Aria begins her morning the exact same way. She is stuck on noodles as well as junk food. Again and again and again. We decide to make her noodles for breakfast and she’s frustrated at having to wait so she asks Doc, “Hey Dad, can I have some pizza while I wait?” That was the ice-breaker for us both. It just made us laugh and laugh and laugh.
I feel refreshed for the most part and ready to face the day with her nibbling away at my psyche. Reo and Rianna are in good spirits. We have a fine day. I am wiped out by 3 pm when Amy our dear neighbor shows up. She just came by to see if I could use a break! I tear up, I’m so thankful! I sneak away immediately and head into the sewing studio where I sew for an hour. I mended and created. You have no idea how I needed that! Later on when Doc came home I was able to treat myself to a hot bath and a glass of wine. This is such a luxury at this time.
It is Thursday February 7th and I have a full head of steam. We are having yet another snow day where school has been cancelled! The winds are howling and the snow is drifting badly. Doc is home also shoveling and plowing. Tomorrow we go to the clinic for her chemo treatment and blood draw. She can eat so it will be great. We have reviewed the end of this phase and realize that because she is a “rapid early responder” she will not need the extra 2 weeks of the steroid treatment that kids who are not early responders get before going on to Phase 2. I am sitting here now feeling so incredibly grateful that we can bypass that altogether.

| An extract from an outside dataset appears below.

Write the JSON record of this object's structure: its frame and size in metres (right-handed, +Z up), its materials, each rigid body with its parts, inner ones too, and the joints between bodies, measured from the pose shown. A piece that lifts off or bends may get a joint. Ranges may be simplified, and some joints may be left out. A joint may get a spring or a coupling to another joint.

I know without a doubt that we would muster the strength if we had to but I am certainly breathing easier knowing that we don’t. It is a relief!
I roasted a chicken last night for dinner. Don’t worry, I didn’t go out to the barn and kill off one of my hens! I actually bought this one from the store, which is the first time I have purchased chicken in 2 years! Anyway, I roasted that baby up and Aria LOVED it. She gobbled down a bunch so I’m hoping that it will become a new craving. I keep trying to introduce other salty starchy foods like mashed potatoes and the like. We’ll see how she does. She’s already had noodles and pizza this morning for breakfast. She’s mentioned once or twice that junk food is her favorite food so we’re off and ready to greet this day.
I am thankful for patience. I am thankful for fresh clean air to breath. I am thankful for healthy food. I am thankful for snow days. I am thankful for Doc. I am thankful for each of you sharing this experience with me. I am thankful for all the positive energy that has shrouded No Worries Farm. I am thankful for rest. I am thankful for this day because in this moment, we are well and all very much alive!
~j


This is Aria when she just started her steroids.


This is Aria at the end of her steroid treatment. I begged her to smile for the camera. I may have stooped so low as to bribe her with a piece of chocolate!


This is Aria after she spent a few minutes twirling. She had a meager smile or two that we caught on film, but within an instant this was her mood.

1 comment:

  1. I am thankful for your sharing. I am thankful you are in my life. I am thankful that you get it. I am thankful for you.